STA 4953 Final
Projects
Introduction
to Bioinformatics
Due Friday,
May 11 2001 by 1:15 p.m.
Gather
yourselves into groups of four. Each group must contain at least one Computer
Science major and one Mathematics major, and preferably at least one individual
who has completed the STA 3523 class.
Each group
will choose one of the following two projects to work on. Every individual
student will deliver an oral progress report on the part of the project under
his/her responsibility on Tues. 4/24 (project A) and Thurs. 4/26 (Project B).
The group will prepare together a written report to be turned in by 1:15 p.m.
on 5/11.
Project
A . Viral Genome Sequence Composition
1.
Write
a short essay (no more than 1 double spaced page) to introduce the family of
adenoviruses. What is the adenovirus made up of? What medical conditions are
associated with adenoviruses? Are there any existing remedies for serious
medical concerns caused by adenoviruses?
2.
The
accession number of five complete adenovirus genome sequences are given below.
You can access their GenBank records by following the links in the
Bioinformatics homepage (->Genome
projects -> Double Stranded Viruses ).
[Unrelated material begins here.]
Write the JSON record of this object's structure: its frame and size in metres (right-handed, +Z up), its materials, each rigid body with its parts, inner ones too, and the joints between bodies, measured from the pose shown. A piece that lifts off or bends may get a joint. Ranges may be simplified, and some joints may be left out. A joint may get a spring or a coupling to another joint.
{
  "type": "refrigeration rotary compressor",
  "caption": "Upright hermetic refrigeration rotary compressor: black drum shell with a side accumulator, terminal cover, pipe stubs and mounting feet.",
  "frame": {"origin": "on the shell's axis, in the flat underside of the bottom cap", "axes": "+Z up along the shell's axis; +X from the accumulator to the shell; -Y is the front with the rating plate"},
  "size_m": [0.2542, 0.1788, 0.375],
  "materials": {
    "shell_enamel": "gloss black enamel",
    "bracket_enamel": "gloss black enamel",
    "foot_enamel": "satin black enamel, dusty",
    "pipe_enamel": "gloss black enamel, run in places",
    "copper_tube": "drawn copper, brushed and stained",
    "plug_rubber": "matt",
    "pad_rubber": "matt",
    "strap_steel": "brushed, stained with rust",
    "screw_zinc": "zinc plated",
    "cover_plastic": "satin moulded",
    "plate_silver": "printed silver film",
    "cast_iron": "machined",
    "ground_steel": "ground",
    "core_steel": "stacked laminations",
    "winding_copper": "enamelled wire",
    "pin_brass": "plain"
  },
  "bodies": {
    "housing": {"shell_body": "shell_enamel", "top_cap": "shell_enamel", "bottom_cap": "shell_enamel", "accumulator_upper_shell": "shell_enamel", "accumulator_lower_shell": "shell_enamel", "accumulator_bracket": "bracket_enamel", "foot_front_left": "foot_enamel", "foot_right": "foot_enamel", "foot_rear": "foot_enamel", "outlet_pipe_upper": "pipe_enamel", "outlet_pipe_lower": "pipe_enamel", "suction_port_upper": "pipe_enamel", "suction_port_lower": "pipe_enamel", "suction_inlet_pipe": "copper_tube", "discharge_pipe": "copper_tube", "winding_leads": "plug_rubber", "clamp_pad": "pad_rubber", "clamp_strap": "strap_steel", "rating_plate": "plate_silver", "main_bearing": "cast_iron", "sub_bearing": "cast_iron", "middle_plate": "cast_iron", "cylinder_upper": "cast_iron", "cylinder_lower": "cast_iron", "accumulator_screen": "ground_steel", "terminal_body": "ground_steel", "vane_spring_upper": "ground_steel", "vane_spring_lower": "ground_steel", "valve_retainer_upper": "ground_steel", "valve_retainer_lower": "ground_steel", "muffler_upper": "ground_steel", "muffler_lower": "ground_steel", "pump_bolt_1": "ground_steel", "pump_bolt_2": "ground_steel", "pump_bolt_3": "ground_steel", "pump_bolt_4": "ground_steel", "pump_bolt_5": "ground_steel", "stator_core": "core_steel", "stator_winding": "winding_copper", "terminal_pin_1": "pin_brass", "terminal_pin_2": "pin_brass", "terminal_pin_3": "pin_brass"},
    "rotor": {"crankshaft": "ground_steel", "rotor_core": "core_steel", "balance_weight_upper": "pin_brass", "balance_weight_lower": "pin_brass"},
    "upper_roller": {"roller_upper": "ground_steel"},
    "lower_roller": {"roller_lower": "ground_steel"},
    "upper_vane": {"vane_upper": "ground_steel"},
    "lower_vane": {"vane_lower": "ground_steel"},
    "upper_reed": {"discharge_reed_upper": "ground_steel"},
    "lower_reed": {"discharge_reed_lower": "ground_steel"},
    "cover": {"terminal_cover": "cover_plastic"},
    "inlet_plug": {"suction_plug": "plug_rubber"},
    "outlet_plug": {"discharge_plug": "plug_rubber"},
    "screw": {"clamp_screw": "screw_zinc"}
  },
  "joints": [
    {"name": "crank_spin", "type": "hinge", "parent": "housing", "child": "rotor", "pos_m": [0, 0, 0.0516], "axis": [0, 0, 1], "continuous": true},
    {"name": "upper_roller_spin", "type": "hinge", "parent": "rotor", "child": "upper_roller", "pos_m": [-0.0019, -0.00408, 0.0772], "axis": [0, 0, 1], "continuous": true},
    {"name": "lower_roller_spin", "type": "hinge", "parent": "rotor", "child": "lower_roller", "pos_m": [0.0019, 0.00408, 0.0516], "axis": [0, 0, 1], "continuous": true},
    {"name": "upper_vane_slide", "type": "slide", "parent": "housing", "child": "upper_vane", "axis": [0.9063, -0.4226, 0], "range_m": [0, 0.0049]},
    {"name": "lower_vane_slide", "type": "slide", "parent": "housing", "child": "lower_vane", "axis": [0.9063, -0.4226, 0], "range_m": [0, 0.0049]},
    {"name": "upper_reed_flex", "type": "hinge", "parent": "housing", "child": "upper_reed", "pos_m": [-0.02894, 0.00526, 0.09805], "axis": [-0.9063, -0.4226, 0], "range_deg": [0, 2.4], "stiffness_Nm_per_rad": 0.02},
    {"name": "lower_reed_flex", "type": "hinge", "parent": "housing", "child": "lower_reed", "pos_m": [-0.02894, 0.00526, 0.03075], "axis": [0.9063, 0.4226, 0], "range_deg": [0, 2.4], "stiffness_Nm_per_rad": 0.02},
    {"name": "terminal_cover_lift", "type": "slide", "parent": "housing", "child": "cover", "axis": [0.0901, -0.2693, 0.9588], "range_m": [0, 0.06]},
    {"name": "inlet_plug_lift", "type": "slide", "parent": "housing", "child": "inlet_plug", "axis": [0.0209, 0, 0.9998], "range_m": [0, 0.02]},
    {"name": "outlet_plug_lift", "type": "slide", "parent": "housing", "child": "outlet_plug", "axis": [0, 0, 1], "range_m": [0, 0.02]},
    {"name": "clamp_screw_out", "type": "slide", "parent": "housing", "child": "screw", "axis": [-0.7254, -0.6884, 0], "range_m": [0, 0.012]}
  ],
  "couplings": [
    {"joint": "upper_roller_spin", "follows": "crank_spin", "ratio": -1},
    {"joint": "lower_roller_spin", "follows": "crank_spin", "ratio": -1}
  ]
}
Fill in the appropriate information:
Accession |
host |
length |
|
NC_001405 |
|
|
|
NC_001784 |
|
|
|
NC_001813 |
|
|
|
NC_001958 |
|
|
|
NC_002501 |
|
|
|
3.
Obtain
the nucleotide, dinucleotide and trinucleotide counts for each of the above
viruses. Display your counts in the form of tables and bar charts. Are there
significant variations in nucleotide, dinucleotide, and trinucleotide compositions
among the five adenoviruses?
4.
(a)
If each of these viral genomes is to be modeled as a sequence of independent
and identically distributed (i.i.d.) random variables (i.e., the rolling-die
model), what are the parameters of the model and what are their maximum
likelihood estimates?
(b) Repeat part (a) with a
Markov chain model.
(c) Do the data fit with
model (a) or model (b) better? Explain in detail how you assess the goodness of
fit of the models.
(d) Do you think that the
better model in (c) is a sufficiently good model for these viral DNA? If not,
what improvement would you suggest?
5. Pick any one of the adenoviruses. Make an overall
amino acid count and codon count on all the proposed coding regions (CDS) on
the GenBank record. Display your results in the form of tables and bar charts.
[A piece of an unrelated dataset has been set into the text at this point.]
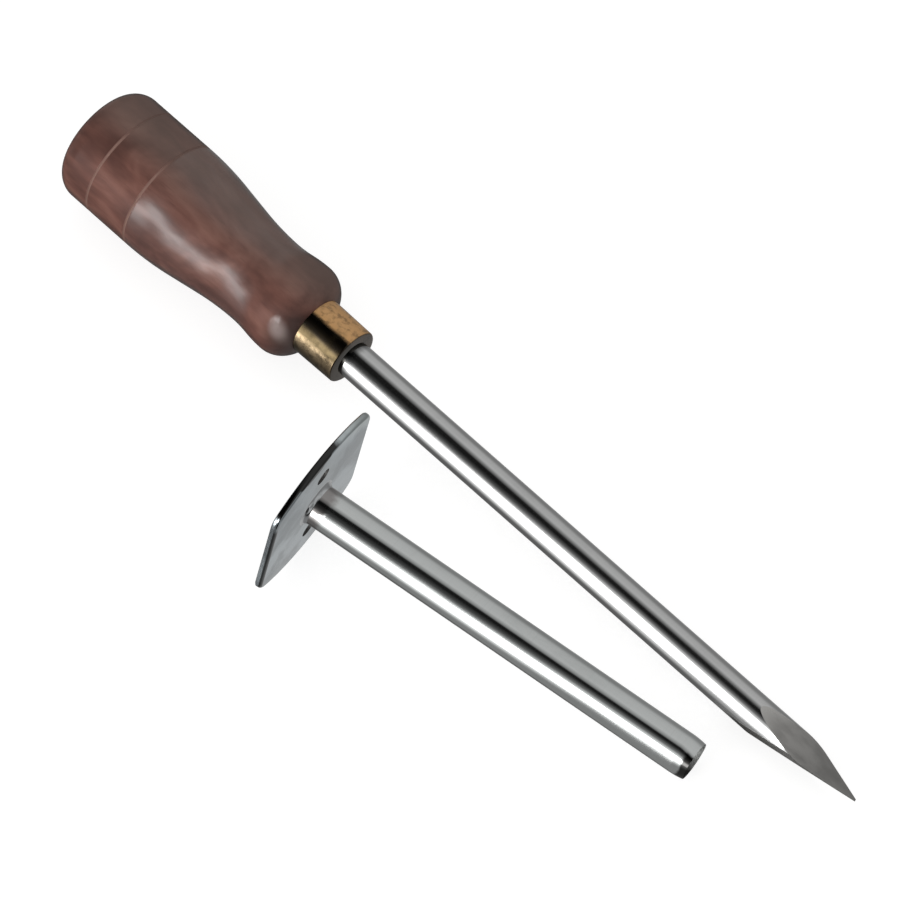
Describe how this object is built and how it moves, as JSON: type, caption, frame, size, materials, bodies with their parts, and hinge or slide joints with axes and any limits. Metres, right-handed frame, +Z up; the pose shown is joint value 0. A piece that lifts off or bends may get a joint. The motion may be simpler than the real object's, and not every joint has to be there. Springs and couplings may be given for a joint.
{
  "type": "trocar",
  "caption": "Cattle trocar with wooden handle, brass ferrule and three-edged steel stylet, laid beside its flanged cannula, which slides off the stylet.",
  "frame": {"origin": "middle of the whole layout's footprint, on the table under it", "axes": "+X along the trocar towards its point, +Y from the cannula towards the trocar, +Z up from the table"},
  "size_m": [0.2729, 0.0798, 0.0463],
  "materials": {
    "handle_wood": "red-brown varnish",
    "ferrule_brass": "polished, a little tarnished",
    "stylet_steel": "polished shaft, ground facets on the point",
    "tube_chrome": "polished",
    "flange_chrome": "polished",
    "solder": "dull solder"
  },
  "bodies": {
    "trocar": {"handle": "handle_wood", "ferrule": "ferrule_brass", "stylet": "stylet_steel"},
    "cannula": {"cannula_tube": "tube_chrome", "cannula_flange": "flange_chrome", "cannula_solder": "solder"}
  },
  "joints": [
    {"name": "cannula_slide", "type": "slide", "parent": "trocar", "child": "cannula", "axis": [1, 0, 0], "range_m": [-0.025, 0.155]}
  ]
}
For those amino acids coded by multiple codons, test if their synonymous codons
are being used equally likely.
Project
B Database Search
1.
Perform
a BLAST search with the following query sequence (this is the nucleotide
sequence around a certain gene of the fire ant) against a nucleotide database:
ATAACATCGCGACTTTAAGCCTGAGAACATACTGCTGGACGAGCACGGTCACGTCAGGAT
ATCGGATCTGGGATTGGCATGTGATTTCTCAAAGAAGAAGCCGCACGCGAGCGTTGGCACA
CACGATATATCGCACCTGAGATCATTAA
From the BLAST result, can
you get any idea of what gene this is?
2.
Translate
the above sequence into amino acids in all 6 possible frames (3 direct, 3
complement). Which amino acid sequence is most likely to be the real one? You
may use the GCG program "translate" or write your own program.
3.
Perform
a BLAST search using the amino acid sequence you have selected from question 2
as your query sequence against a
protein database. Repeat the run for
all different choices of substitution matrices and gap penalty functions
provided by the NCBI BLAST server. Are your results affected by the different
choices? Select a list of sequences that are consistently within the top 30
hits of the BLAST searches.
4.
From
the BLAST result, can you get any idea of what the protein is? Does it seem to
agree with your finding in question 1? If not, which one are you more inclined
to believe in? Why?
5.
Among
your list of selected proteins. What organisms do they come from? Which
organism is biologically closest to the fire ant?
6.
Take
a protein sequence from the organism you have chosen and align it against the
fire ant protein using first the GCG programs Gap and Bestfit. Explain the
differences between the results of Gaps and Bestfit.
7.
In
the output of both the Gap and Bestfit programs, there are parameters called
"Quality" and "Quality Ratio". Find out the meaning of
these parameters, how they are calculated, and verify that they have been
calculated correctly in your outputs.